Julia rolled onto her front. ‘I killed a man.’ The words leapt out of the misty steam, incongruous and unbelievable. ‘In Afghanistan. It was in self-defence, but it was a killing nevertheless.’
Stunned, Carla sat back on the bench. ‘Oh, Julia.’
‘I haven’t even told Klaus. But I need to tell someone, here in Los Angeles, just to make it real.’
‘How? How did it happen?’
‘There was this ambush, my escort and driver were killed, he pulled me out of the car…’
‘He?’
‘The assailant—he was just a kid. God knows who he thought I was—maybe some VIP he could use to trade with. He had his arm around my neck, we stumbled and I managed to wrench his knife out…’
‘Jesus. I would’ve been petrified with terror.’
‘Somehow I wasn’t—everything slowed right down, into an emotionless clarity. I did what I had to do to survive.’
‘Are you okay now?’
‘That’s the obscene part—I actually feel guilty about not being more affected. It’s frightening…’
‘What’s frightening?’
‘To know I’m capable of such detachment. I feel so ashamed, like some kind of freak. Promise you won’t tell anyone. I just want to bury the whole thing, Carla. I need to.’
Now that Julia had said the words, confided the terrible truth, she felt a tremendous sense of relief. It wasn’t absolution—that, she knew, she would never find.

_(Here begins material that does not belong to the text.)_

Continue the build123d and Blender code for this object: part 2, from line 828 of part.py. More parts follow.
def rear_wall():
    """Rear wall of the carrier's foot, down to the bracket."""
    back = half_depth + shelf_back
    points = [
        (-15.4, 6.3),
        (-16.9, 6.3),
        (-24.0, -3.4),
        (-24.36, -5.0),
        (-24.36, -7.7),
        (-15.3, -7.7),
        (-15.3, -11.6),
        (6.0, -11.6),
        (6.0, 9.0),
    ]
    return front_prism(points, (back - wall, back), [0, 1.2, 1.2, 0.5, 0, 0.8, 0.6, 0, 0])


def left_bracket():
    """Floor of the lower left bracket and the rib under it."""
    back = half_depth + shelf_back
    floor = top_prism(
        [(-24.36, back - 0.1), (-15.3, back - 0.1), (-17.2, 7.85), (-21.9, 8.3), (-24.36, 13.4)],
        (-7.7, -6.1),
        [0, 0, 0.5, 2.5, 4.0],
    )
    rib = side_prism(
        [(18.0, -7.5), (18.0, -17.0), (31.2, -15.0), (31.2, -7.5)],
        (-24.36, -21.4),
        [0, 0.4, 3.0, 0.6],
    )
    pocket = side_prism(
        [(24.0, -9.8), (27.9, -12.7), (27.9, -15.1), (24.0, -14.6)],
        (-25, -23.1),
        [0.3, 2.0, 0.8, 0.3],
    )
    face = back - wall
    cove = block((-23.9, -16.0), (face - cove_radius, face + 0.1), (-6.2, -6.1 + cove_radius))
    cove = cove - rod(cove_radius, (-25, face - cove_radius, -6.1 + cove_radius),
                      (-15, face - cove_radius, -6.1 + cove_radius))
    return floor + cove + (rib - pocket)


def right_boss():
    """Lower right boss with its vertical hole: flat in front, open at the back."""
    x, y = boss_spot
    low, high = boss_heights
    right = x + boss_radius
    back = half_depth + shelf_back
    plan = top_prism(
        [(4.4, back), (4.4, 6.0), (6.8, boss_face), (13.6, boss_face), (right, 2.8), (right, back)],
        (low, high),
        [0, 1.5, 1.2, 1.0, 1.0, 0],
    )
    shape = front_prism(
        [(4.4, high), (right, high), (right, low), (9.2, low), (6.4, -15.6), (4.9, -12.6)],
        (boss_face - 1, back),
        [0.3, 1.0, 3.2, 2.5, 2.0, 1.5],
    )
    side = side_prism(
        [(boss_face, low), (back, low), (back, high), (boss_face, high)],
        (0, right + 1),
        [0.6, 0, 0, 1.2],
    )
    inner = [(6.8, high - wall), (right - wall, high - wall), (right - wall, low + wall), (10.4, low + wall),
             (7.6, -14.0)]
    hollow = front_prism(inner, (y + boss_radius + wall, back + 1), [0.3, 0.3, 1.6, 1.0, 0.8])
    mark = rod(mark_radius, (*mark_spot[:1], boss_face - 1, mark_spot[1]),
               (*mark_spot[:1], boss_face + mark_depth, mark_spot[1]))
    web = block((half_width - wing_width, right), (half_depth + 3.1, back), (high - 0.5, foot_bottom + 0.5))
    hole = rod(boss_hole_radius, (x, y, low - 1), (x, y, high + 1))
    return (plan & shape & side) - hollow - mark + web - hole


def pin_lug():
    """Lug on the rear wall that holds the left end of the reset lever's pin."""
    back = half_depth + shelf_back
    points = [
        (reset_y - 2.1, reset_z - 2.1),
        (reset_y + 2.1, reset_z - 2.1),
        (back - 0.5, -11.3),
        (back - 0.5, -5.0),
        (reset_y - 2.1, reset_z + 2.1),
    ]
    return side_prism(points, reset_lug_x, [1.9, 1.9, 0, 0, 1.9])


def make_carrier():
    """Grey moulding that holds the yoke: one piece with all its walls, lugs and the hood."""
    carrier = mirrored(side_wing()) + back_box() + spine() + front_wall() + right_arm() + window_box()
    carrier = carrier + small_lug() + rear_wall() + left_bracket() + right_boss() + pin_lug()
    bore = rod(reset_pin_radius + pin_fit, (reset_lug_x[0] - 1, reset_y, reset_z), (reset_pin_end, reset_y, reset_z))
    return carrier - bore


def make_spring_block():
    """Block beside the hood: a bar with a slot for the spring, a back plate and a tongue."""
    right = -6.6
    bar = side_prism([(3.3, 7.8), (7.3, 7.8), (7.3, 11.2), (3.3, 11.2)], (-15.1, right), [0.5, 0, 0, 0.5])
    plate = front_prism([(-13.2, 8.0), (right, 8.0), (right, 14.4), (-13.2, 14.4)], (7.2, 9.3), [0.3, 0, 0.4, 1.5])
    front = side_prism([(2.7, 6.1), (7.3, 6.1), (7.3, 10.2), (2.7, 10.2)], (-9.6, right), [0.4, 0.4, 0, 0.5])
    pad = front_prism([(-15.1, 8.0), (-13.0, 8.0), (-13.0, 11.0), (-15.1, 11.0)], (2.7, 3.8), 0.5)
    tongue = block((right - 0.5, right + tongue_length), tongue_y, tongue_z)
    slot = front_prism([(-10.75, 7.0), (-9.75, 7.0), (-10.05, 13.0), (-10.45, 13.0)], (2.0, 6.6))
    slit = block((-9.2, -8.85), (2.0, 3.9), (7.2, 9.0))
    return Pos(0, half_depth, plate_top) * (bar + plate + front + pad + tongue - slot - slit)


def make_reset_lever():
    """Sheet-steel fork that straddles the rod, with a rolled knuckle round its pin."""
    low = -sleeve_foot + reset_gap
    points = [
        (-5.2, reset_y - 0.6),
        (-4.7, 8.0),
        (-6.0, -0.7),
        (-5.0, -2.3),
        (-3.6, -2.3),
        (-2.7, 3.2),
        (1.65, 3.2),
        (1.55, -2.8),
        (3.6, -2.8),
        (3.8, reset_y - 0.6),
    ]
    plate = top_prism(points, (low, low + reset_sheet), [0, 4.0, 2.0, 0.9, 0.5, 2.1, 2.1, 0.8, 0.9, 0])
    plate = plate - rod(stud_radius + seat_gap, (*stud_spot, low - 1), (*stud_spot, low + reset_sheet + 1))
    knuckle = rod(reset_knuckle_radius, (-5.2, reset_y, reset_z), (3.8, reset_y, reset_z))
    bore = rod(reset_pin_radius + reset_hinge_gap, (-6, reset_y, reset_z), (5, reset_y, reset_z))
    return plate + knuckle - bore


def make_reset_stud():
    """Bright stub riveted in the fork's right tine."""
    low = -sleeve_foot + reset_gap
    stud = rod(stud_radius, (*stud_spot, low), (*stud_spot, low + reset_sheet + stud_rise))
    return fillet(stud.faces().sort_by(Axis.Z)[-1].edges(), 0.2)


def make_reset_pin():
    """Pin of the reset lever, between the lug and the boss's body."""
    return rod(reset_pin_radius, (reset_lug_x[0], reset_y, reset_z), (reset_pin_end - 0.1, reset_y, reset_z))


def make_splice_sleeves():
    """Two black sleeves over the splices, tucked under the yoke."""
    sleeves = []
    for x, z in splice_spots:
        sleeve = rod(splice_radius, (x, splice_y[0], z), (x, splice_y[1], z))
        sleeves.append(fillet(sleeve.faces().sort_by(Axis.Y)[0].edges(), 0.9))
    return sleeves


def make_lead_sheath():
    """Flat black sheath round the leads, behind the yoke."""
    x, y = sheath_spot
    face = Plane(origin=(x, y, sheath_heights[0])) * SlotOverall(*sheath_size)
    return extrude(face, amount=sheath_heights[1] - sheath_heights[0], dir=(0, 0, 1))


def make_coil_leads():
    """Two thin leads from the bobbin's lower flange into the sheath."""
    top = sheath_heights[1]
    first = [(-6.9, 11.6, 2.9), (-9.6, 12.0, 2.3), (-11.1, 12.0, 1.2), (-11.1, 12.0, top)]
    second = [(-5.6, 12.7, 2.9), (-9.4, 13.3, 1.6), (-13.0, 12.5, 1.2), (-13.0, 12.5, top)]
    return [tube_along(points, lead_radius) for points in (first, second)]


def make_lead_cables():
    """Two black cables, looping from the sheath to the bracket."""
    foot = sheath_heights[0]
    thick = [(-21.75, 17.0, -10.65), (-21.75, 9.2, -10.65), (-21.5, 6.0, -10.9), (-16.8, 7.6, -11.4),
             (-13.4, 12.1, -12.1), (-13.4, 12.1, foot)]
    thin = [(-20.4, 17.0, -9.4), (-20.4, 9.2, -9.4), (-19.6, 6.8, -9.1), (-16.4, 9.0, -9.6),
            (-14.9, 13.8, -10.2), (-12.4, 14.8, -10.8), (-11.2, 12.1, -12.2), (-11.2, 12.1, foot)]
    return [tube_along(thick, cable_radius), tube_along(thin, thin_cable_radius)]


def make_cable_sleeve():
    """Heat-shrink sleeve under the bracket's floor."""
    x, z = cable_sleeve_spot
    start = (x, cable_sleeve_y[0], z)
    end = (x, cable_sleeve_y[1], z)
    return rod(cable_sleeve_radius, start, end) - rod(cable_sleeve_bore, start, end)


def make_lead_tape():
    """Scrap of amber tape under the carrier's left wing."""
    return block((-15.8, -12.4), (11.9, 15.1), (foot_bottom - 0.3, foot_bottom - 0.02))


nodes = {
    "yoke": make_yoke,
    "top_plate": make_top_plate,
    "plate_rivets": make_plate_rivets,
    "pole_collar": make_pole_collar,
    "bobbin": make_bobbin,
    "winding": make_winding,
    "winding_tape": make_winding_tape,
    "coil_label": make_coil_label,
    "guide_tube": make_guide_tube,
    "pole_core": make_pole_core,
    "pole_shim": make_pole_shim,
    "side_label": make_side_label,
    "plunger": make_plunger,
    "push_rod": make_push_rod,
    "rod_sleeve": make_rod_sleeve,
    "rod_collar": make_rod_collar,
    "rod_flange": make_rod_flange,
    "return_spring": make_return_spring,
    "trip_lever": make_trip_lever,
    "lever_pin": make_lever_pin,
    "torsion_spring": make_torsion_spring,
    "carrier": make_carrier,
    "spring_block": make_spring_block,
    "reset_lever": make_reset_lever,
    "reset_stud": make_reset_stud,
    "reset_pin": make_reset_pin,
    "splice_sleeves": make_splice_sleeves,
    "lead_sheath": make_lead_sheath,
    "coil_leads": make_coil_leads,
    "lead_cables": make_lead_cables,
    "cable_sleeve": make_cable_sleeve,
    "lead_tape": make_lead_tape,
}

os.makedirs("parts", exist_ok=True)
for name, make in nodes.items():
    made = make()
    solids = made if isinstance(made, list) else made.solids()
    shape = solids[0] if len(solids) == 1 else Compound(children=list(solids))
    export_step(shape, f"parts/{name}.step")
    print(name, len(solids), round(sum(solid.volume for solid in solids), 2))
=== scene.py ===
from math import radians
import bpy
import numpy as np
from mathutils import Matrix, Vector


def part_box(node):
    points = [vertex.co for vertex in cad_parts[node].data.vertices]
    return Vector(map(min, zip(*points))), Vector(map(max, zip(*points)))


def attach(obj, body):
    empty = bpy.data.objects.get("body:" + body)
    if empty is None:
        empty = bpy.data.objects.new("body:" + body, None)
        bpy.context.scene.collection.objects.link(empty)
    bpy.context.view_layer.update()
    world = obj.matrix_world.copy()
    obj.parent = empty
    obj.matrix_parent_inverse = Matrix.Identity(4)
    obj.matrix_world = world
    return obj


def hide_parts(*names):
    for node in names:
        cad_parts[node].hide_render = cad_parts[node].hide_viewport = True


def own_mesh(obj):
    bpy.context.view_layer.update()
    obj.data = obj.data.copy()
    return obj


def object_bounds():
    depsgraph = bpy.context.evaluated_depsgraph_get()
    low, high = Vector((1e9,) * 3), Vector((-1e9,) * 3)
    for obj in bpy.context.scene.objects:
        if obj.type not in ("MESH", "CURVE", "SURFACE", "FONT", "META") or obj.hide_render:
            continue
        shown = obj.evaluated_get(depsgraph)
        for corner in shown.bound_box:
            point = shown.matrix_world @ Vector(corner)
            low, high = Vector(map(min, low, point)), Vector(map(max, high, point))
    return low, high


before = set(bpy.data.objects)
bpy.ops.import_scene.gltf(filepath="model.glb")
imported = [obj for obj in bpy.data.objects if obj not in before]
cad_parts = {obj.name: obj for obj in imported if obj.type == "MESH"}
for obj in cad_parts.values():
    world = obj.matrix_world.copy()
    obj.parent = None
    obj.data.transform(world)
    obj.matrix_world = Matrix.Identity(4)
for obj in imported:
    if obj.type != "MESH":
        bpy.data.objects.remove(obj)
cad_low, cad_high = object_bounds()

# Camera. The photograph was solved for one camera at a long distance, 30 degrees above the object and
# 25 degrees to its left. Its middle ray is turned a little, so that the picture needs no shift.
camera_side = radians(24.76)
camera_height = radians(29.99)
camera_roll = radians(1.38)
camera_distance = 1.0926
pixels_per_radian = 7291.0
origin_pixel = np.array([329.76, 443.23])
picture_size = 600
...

The snow that shimmered on the peaks of the San Gabriel mountains was a rare sight and always surprised Julia. Originally from San Francisco, she still found it hard to credit Los Angeles with any innate beauty, though in reality the sprawling metropolis was veined with canyon walks that, in summer, were pungent with the scent of eucalyptus and pine, while the indigenous scrub peppered the landscaped hills with a sparse beauty. And there was a splendour to the tall palms that lined even the seediest of the downtown boulevards; their languid swaying made Julia think of seaweed undulating in an invisible sea. Mi ciudad hermosa. Julia liked to think of the city as an aging actress, whose loveliness still glimmered beneath the paint and surgery.